A currywurst has sentimental value though. If you, like me, are a sucker for a good story, you might want to give it a chance just for that. Apparently, the currywurst was invented shortly after World War II by a sausage stall owner in Essen, who accidentally dropped a can with curry powder into some ketchup. Something tells me this is how a lot of fast food is invented. I wonder who dropped what where before they invented McDonald’s, but I sincerely hope that it didn’t involve a toilet.

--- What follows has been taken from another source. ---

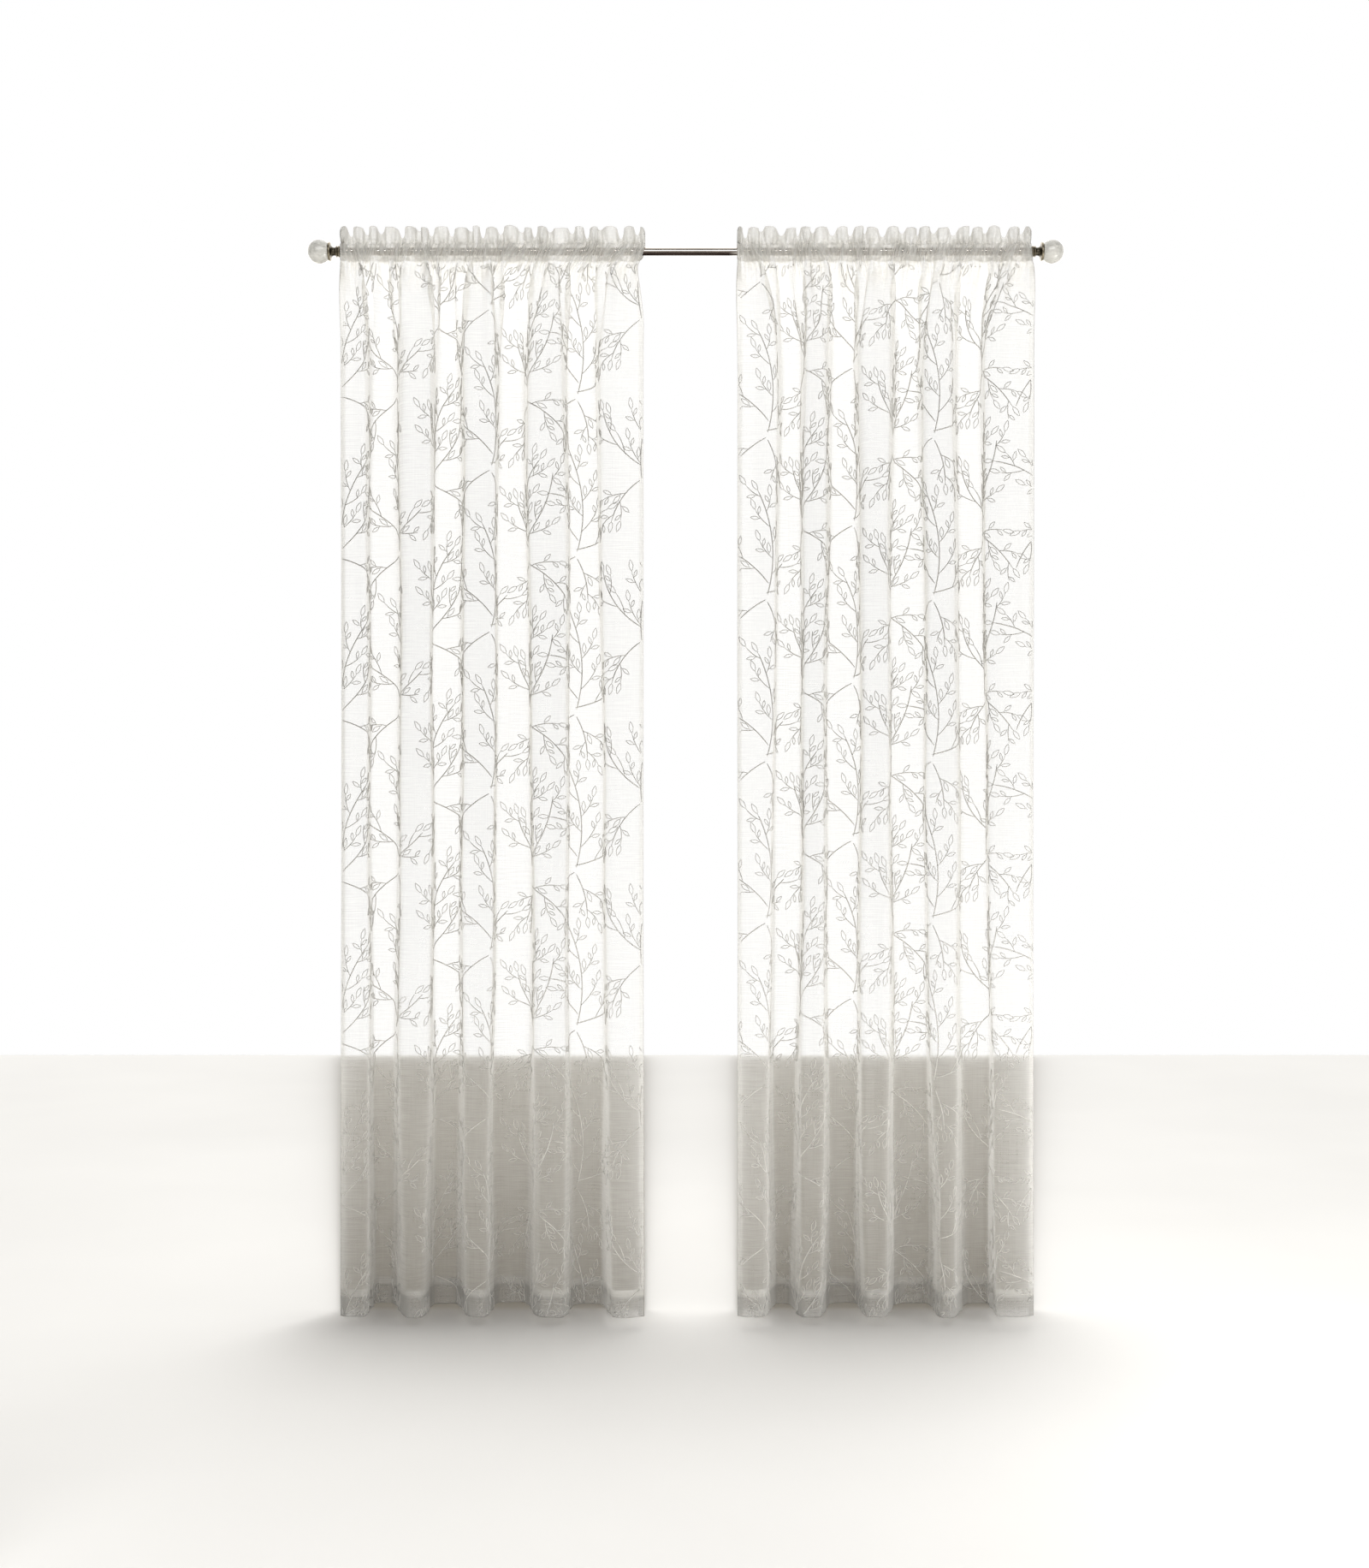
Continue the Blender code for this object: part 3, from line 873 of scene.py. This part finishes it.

Back to Germany though. I loved the Döner kebab sandwich I got. It had lots of fresh veggies in it. It has got to be one of the healthier fast food options out there. I only went with falafel, not meat. The whole meat-spinning-on-stick for hours and hours (in the sun) never really looked super-appetizing to me. It always screamed “food poisoning waiting to happen”. I don’t know. I might be overreacting. How do you feel about kebab?

Being in Berlin: First impressions

Greetings from Berlin.

I don’t have much to report yet, but when has that ever stopped me from blogging! It is a beautiful, sunny day and I am excited to finally experience Berlin in the summer. Every other time I visited this place was in the middle of the winter. And let me tell you, it gets bone-chilling cold in this city. Berlin is pretty psychologically cold to begin with. You add 10F to the mix and it is just barely bearable. Berlin in the summer is going to be a whole new experience for me.

It already looks totally different than I remember it. I am staying with a friend in Kreuzberg, which is the hip area of Berlin, I am told. There are great little cafes, sushi bars and thrift stores all around us. Using Wiki lingo, Kreuzberg is an “unusual mix of left-wing punks, anarchists, gays, creative artists and Turkish immigrants, the last of which make up a third of the population and have earned the area its occasional nickname Little Istanbul.” Can’t wait to try my first falafel.

One thing I can’t figure out is that all these cafes are packed all day long. How Berlin sustains a vibrant cafe culture and a whopping 17% unemployment rate is beyond me. Does the state literally pay people to sit in cafes all day?